EMILY: He shouldn’t smoke pot all day and sleep until five in the afternoon. You know I’d really like to talk about love for a second, Marshie, because I’ve said a lot of very twenty-nine-year-old drunken things this summer. But I can say right now that I don’t want any more married men and I don’t want any weak men and I don’t want any men that I’ve ever known before. I think I’m just about ready to find someone who’s healthy enough to take the chance of getting married to me.
MARSHA: Amen.
27. MARSHA AND VINCENT DRIVE BACK TO NEW YORK
MARSHA: I’m beginning to think that everything in my life happens offstage, it’s all reverberations and echoes and filters, and that’s exactly what my book is too. Essence is always avoided.
VINCENT: Yes, but that isn’t a defect of the book. If anything, that’s what’s beautiful about it. I think all great art comes from people’s inabilities to do what they want to do, and your book is completely organic to what you are, it’s a very dependent book on other personalities, on the people close to you.
MARSHA: Right.
VINCENT: It’s a very passive book on your part, and yet it’s very positive, just as you are positive but passive. This book is completely you. We all laughed while you sat on the beach knitting while Emmy and I taped your book — you do lie back and let people do things for you. And I’m not saying this to knock you, I’m saying that because you are this way, and because you’re also a writer and a creative spirit, you’re making something new and valid out of your own defect, which is what all great art does. Do you think the Beatles know how to drive a car?
MARSHA: Sure.
VINCENT: They must have learned before they got famous, don’t you think? They wouldn’t have had time since. You know I’ve really gotten cool on Clem. And it’s not because I’m hurt or anything either, I’ve just begun to find him unattractive as a person. Isn’t that awful?

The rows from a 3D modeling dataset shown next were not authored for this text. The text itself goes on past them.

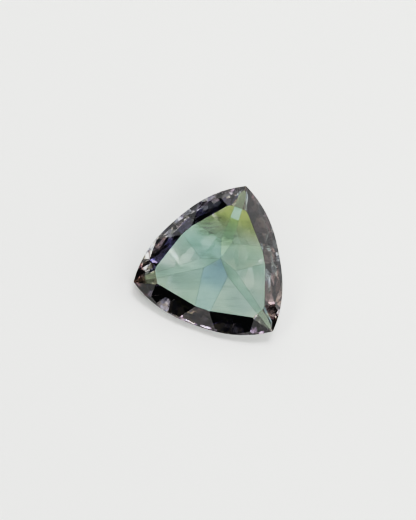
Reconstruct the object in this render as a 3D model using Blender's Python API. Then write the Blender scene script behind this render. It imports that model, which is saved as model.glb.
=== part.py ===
"""A trillion-cut tanzanite: one faceted stone, lying on a facet of its pavilion.

The stone is cut as a cutter cuts it. A blank with the outline of the girdle, a triangle with
bulging sides, is trimmed by one flat cut for each facet, and is then turned so that the facet
below its front side lies on the ground. Metres, +Z up, the origin on the ground under the
middle of the stone.
"""
import math

import bmesh
import bpy
from mathutils import Matrix, Vector

MM = 0.001

# Outline of the girdle
CORNER_TO_CORNER = 8.0 * MM
SIDE_BULGE = 0.1357 * CORNER_TO_CORNER
SIDE_FULLNESS = 2.5
CORNER_FLAT = 0.12 * MM
FLATS_PER_SIDE = 20

# Heights above and below the middle of the girdle
HALF_GIRDLE = 0.09 * MM
CROWN_HEIGHT = 0.66 * MM
PAVILION_DEPTH = 2.05 * MM

# Table, as distances from the middle of the stone to its edges
TABLE_TO_SIDES = (2.42 * MM, 2.54 * MM, 2.54 * MM)
TABLE_SIDE_MIDDLE = 0.76 * MM
TABLE_TO_CORNER = 3.34 * MM

# Crown facets beside the middle of each side: turned by these angles from it, at these slopes
STAR_TURN = 11.0
STAR_SLOPE = 31.0
UPPER_GIRDLE_TURN = 18.0
UPPER_GIRDLE_SLOPE = 43.0
CORNER_SIDE_TURN = 33.0
CORNER_SIDE_SLOPE = 34.5

# Pavilion: its point, the culet, stands away from the middle, toward the rear corner
CULET_OFFSET = 0.46 * MM
MAIN_DROPS = (0.19 * MM, 0.22 * MM, 0.22 * MM)
KEEL_DROP = 0.22 * MM
WAIST_RUN = 1.05 * MM
FLANK_TURN = 15.0
FLANK_DROP = 0.06 * MM
LOWER_GIRDLE_TURNS = (6.5, 24.5)
LOWER_GIRDLE_SLOPE = 44.0

# Directions of the rear corner and of the side that the stone lies on, seen with the table up
REAR_CORNER = 70.5
CORNERS = (REAR_CORNER, REAR_CORNER + 120.0, REAR_CORNER + 240.0)
SIDES = (REAR_CORNER + 180.0, REAR_CORNER + 60.0, REAR_CORNER + 300.0)
TURN_ON_GROUND = 17.0

UP = Vector((0.0, 0.0, 1.0))
SLIVER = 0.0001 * MM
SHORTEST_EDGE = 0.003 * MM


def direction(azimuth):
    """The level direction at an azimuth in degrees, counted from +X toward +Y."""
    return Vector((math.cos(math.radians(azimuth)), math.sin(math.radians(azimuth)), 0.0))


def girdle_outline():
    """Points round the girdle: three bulging sides, with a short flat across each corner."""
    corner_radius = CORNER_TO_CORNER / math.sqrt(3.0)
    side_distance = corner_radius / 2.0
    half_side = CORNER_TO_CORNER / 2.0
    half_run = half_side - CORNER_FLAT / 2.0 * math.cos(math.radians(60.0))
    points = []
    for azimuth in sorted(SIDES):
        outward = direction(azimuth)
        along = direction(azimuth + 90.0)
        for step in range(FLATS_PER_SIDE + 1):
            place = half_run * (2.0 * step / FLATS_PER_SIDE - 1.0)
            share = abs(place) / half_side
            bulge = SIDE_BULGE * (1.0 - share ** SIDE_FULLNESS)
            points.append(outward * (side_distance + bulge) + along * place)
    return points


def reach(outline, azimuth):
    """How far the outline reaches in a direction, from the middle of the stone."""
    return max(point.dot(direction(azimuth)) for point in outline)


def slope_between(drop, run):
    """The slope in degrees of a facet that drops by one distance over another."""
    return math.degrees(math.atan2(drop, run))


def trim(stone, place, normal):
    """Cut one flat facet through a place, and keep what lies behind its outward normal."""
    whole = stone.verts[:] + stone.edges[:] + stone.faces[:]
    cut = bmesh.ops.bisect_plane(
        stone, geom=whole, dist=SLIVER, plane_co=place, plane_no=normal, clear_outer=True)
    rim = [item for item in cut["geom_cut"] if isinstance(item, bmesh.types.BMEdge)]
    if len(rim) > 2:
        bmesh.ops.holes_fill(stone, edges=rim, sides=0)


def crown_normal(azimuth, slope):
    """The outward normal of a crown facet that faces an azimuth, at a slope in degrees."""
    lean = math.radians(slope)
    return direction(azimuth) * math.sin(lean) + UP * math.cos(lean)


def pavilion_normal(azimuth, slope):
    """The outward normal of a pavilion facet that faces an azimuth, at a slope in degrees."""
    lean = math.radians(slope)
    return direction(azimuth) * math.sin(lean) - UP * math.cos(lean)


def girdle_point(outline, azimuth, height):
    """A point at the rim of the stone in a direction, at a height from the girdle's middle."""
    return direction(azimuth) * reach(outline, azimuth) + UP * height


def cut_crown(stone, outline):
    """Cut the table, a bezel at each corner and each side, and the facets between them."""
    top = UP * (HALF_GIRDLE + CROWN_HEIGHT)
    trim(stone, top, UP)
    for azimuth in CORNERS:
        slope = slope_between(CROWN_HEIGHT, reach(outline, azimuth) - TABLE_TO_CORNER)
        trim(stone, top + direction(azimuth) * TABLE_TO_CORNER, crown_normal(azimuth, slope))
    star = math.radians(STAR_TURN)
    for azimuth, table_to_side in zip(SIDES, TABLE_TO_SIDES):
        slope = slope_between(CROWN_HEIGHT, reach(outline, azimuth) - table_to_side)
        trim(stone, top + direction(azimuth) * table_to_side, crown_normal(azimuth, slope))
        table_to_star = table_to_side * math.cos(star) + TABLE_SIDE_MIDDLE / 2.0 * math.sin(star)
        for hand in (-1.0, 1.0):
            place = azimuth + hand * STAR_TURN
            trim(stone, top + direction(place) * table_to_star, crown_normal(place, STAR_SLOPE))
            for turn, slope in ((UPPER_GIRDLE_TURN, UPPER_GIRDLE_SLOPE),
                                (CORNER_SIDE_TURN, CORNER_SIDE_SLOPE)):
                place = azimuth + hand * turn
                edge = girdle_point(outline, place, HALF_GIRDLE)
                trim(stone, edge, crown_normal(place, slope))


def culet():
    """The point at the bottom of the pavilion."""
    return direction(REAR_CORNER) * CULET_OFFSET - UP * (HALF_GIRDLE + PAVILION_DEPTH)


def culet_facet_normal(outline, azimuth, drop):
    """The normal of a facet that runs from the culet to a drop below the girdle's edge."""
    end = girdle_point(outline, azimuth, -HALF_GIRDLE - drop)
    path = end - culet()
    return pavilion_normal(azimuth, slope_between(path.z, path.dot(direction(azimuth))))


def cut_pavilion(stone, outline):
    """Cut the pavilion: a main below each side, a keel below each corner, flanks between them."""
    for azimuth in CORNERS:
        trim(stone, culet(), culet_facet_normal(outline, azimuth, KEEL_DROP))
    for azimuth, main_drop in zip(SIDES, MAIN_DROPS):
        main_normal = culet_facet_normal(outline, azimuth, main_drop)
        trim(stone, culet(), main_normal)
        for hand in (-1.0, 1.0):
            keel_normal = culet_facet_normal(outline, azimuth + hand * 60.0, KEEL_DROP)
            waist = culet() + waist_run(main_normal, keel_normal)
            place = azimuth + hand * FLANK_TURN
            path = girdle_point(outline, place, -HALF_GIRDLE - FLANK_DROP) - waist
            slope = slope_between(path.z, path.dot(direction(place)))
            trim(stone, waist, pavilion_normal(place, slope))
            for turn in LOWER_GIRDLE_TURNS:
                place = azimuth + hand * turn
                edge = girdle_point(outline, place, -HALF_GIRDLE)
                trim(stone, edge, pavilion_normal(place, LOWER_GIRDLE_SLOPE))


def waist_run(main_normal, keel_normal):
    """The way from the culet, up the edge between a main and a keel, to where a flank meets it."""
    edge = main_normal.cross(keel_normal)
    if edge.z < 0.0:
        edge.negate()
    return edge * (WAIST_RUN / edge.to_2d().length)


def lay_down(stone, outline):
    """Turn the stone onto the main below its front side, and set it on the ground."""
    front = SIDES[0]
    axle = direction(front + 90.0)
    rest_normal = culet_facet_normal(outline, front, MAIN_DROPS[0])
    tilt = Matrix.Rotation(rest_normal.angle(-UP), 3, axle)
    turn = Matrix.Rotation(math.radians(TURN_ON_GROUND), 3, "Z")
    bmesh.ops.rotate(stone, cent=(0.0, 0.0, 0.0), matrix=turn @ tilt, verts=stone.verts)
    low = Vector(min(vert.co[axis] for vert in stone.verts) for axis in range(3))
    high = Vector(max(vert.co[axis] for vert in stone.verts) for axis in range(3))
    foot = Vector(((low.x + high.x) / 2.0, (low.y + high.y) / 2.0, low.z))
    bmesh.ops.translate(stone, vec=-foot, verts=stone.verts)


def cut_stone():
    """The whole stone as one closed, convex body of flat facets."""
    outline = girdle_outline()
    stone = bmesh.new()
    rim = [stone.verts.new(point) for point in outline]
    blank = stone.faces.new(rim)
    bmesh.ops.translate(stone, vec=(0.0, 0.0, -CORNER_TO_CORNER / 2.0), verts=rim)
    top = bmesh.ops.extrude_face_region(stone, geom=[blank])["geom"]
    raised = [item for item in top if isinstance(item, bmesh.types.BMVert)]
    bmesh.ops.translate(stone, vec=(0.0, 0.0, CORNER_TO_CORNER), verts=raised)
    bmesh.ops.recalc_face_normals(stone, faces=stone.faces)
    cut_crown(stone, outline)
    cut_pavilion(stone, outline)
    bmesh.ops.remove_doubles(stone, verts=stone.verts, dist=SHORTEST_EDGE)
    lay_down(stone, outline)
    bmesh.ops.recalc_face_normals(stone, faces=stone.faces)
    mesh = bpy.data.meshes.new("tanzanite")
    stone.to_mesh(mesh)
    stone.free()
    mesh.shade_flat()
    return mesh


def tanzanite_material():
    """Polished, see-through tanzanite, pale blue-green."""
    material = bpy.data.materials.new("tanzanite")
    material.use_nodes = True
    shader = material.node_tree.nodes["Principled BSDF"]
    shader.inputs["Base Color"].default_value = (0.42, 0.62, 0.55, 1.0)
    shader.inputs["Roughness"].default_value = 0.02
    shader.inputs["Metallic"].default_value = 0.0
    shader.inputs["IOR"].default_value = 1.69
    shader.inputs["Transmission Weight"].default_value = 1.0
    return material


def main():
    for old in list(bpy.data.objects):
        bpy.data.objects.remove(old, do_unlink=True)
    mesh = cut_stone()
    mesh.materials.append(tanzanite_material())
    stone = bpy.data.objects.new("tanzanite", mesh)
    bpy.context.scene.collection.objects.link(stone)


main()
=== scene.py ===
import math
import random

import bmesh
import bpy
from bpy.props import FloatProperty, FloatVectorProperty, IntProperty, PointerProperty
from mathutils import Matrix, Vector


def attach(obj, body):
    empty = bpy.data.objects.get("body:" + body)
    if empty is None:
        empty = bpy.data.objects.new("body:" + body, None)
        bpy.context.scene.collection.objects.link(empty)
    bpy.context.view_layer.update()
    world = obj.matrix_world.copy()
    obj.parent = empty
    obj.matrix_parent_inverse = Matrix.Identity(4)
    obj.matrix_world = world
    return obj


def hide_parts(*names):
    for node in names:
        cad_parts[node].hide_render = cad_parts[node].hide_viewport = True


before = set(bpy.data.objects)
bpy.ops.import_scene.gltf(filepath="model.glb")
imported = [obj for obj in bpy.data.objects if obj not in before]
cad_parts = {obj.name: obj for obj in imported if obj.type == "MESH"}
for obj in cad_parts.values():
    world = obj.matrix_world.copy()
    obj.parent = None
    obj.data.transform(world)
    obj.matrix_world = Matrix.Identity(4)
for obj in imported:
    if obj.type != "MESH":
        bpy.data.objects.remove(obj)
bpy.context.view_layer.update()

bl_info = {
    "name": "Trillion-cut tanzanite",
    "version": (1, 0, 0),
    "blender": (4, 5, 0),
    "location": "3D View > Sidebar > Tanzanite",
    "description": "Polishes the cut stone, colours its crystal and sets it on a pale floor",
    "category": "Object",
}

NODE = "tanzanite"
MM = 0.001

# The photograph's frame in pixels, the middle of the girdle's corners in it, and how far two
# corners are apart, in pixels and on the stone
PHOTO_WIDTH, PHOTO_HEIGHT = 416, 520
GIRDLE_PIXEL = (217.5, 266.4)
PIXELS_PER_SIDE = 148.0
CORNER_TO_CORNER = 8.0 * MM

# Joining the solid's triangles into facets: places this near are one, and so are faces that turn
# by less than this, in degrees
SAME_PLACE = 0.0005 * MM
FLAT_WITHIN = 0.3

# The table is the largest facet that faces up at least this much
FACING_UP = 0.5

# The girdle's three corners stand well apart, and each is a short flat
CORNERS_APART = 2.0 * MM
CORNER_SIZE = 0.25 * MM


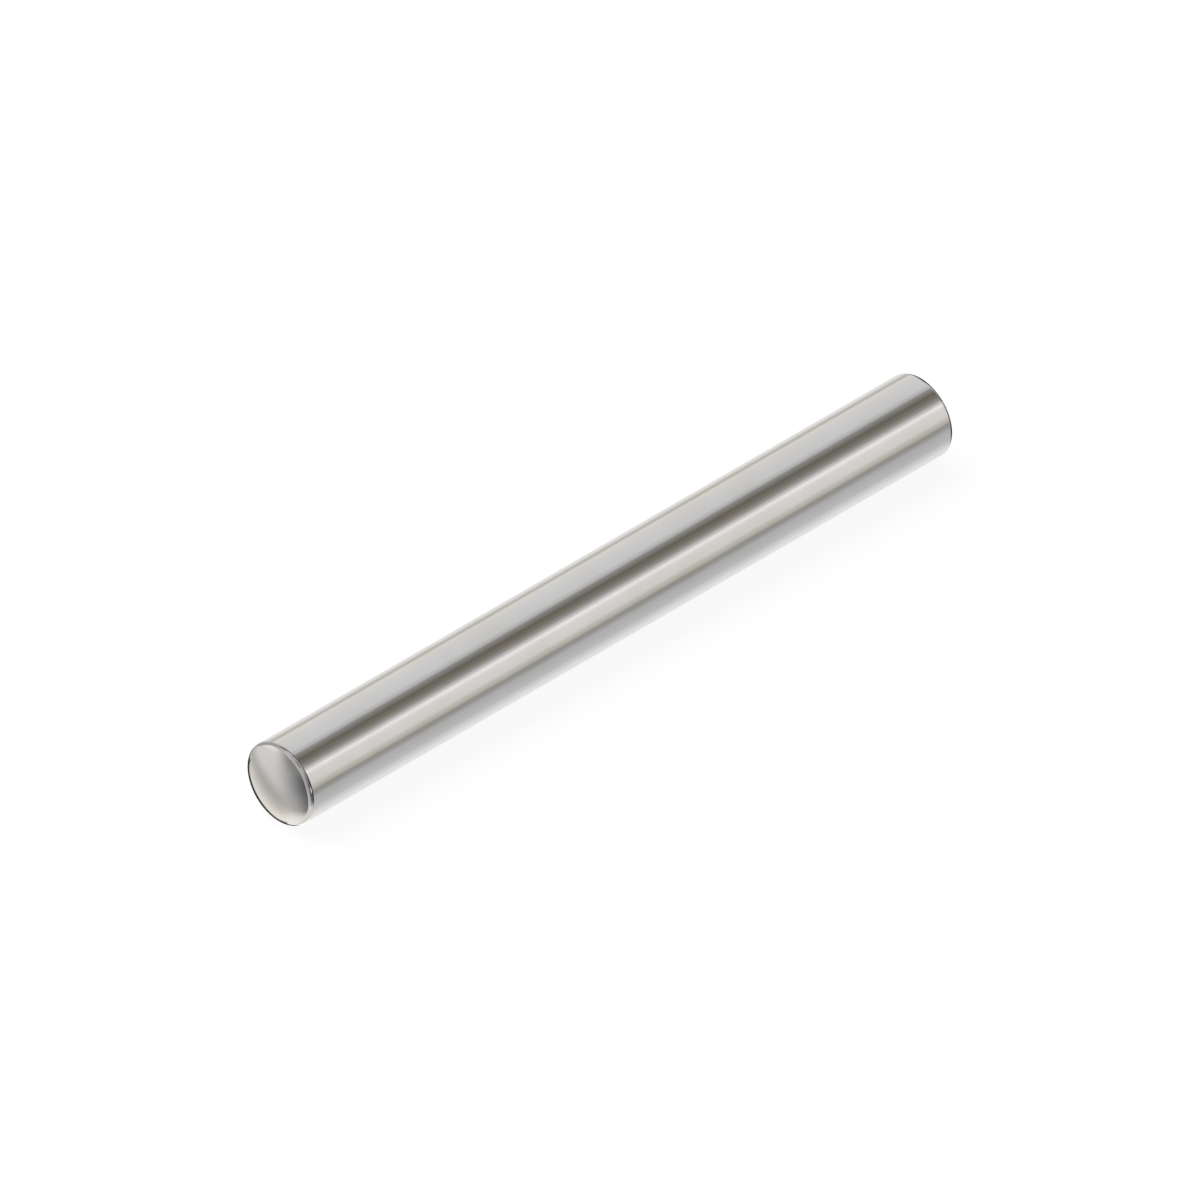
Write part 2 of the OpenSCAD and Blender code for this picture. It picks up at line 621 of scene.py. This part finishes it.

MARSHA: Why is it awful? The same thing happened to me — you won’t think it’s the same — but it happened to me very suddenly with Eliot Simon. For all the years after I stopped seeing him, my feelings were still colored by an emotional residue, but then finally I was able to see him for what he was — not a particularly good or exceptional or even interesting person.
VINCENT: It’s really very funny.
MARSHA: Six months’ time heals all wounds. I had a dream once where I went cross-country in a toll booth. It had wheels. You’re in a terrible mood, aren’t you?
VINCENT: State or mood?
MARSHA: State. You just used a certain tone which I know I have only when I’m completely tense, you have to force the words out, there’s a cut-back in the voice, it’s way down in the back of the throat. Did you ever have any physical psychological things? When I was going with Eliot, I had pains in my legs all the time. I couldn’t sleep because I was so conscious of my knock-knees knocking into each other all night.
VINCENT: Nico says I should never wear sunglasses because they hide my eyes. There was an awful lot of garlic in that chicken yesterday.
MARSHA: Just two cloves.
VINCENT: Have you ever cooked anything that really came out well? I’ve never tasted one dish that you made right, never.
MARSHA: Darling, that’s a very rude thing to say. You always give me stringy stringbeans and scrambled eggs with brown edges.
VINCENT: Wouldn’t it be awful if you spent your whole life believing you loved white meat of chicken and vanilla ice cream, then you reached the age of thirty-two and suddenly realized that you loved dark meat all along and chocolate ice cream and you hadn’t ever had them, and you felt that the years had passed you by?
MARSHA: But you must have liked vanilla too if you were eating it all that time.
VINCENT: I’ll bet you anything it’s psychological types, liking only white meat and vanilla ice cream.
MARSHA: No, I like chocolate and white meat. When I was a child I despised anyone who liked chocolate and now it’s the only kind I like. Slow down, I want to see the dwarf in the back of that truck.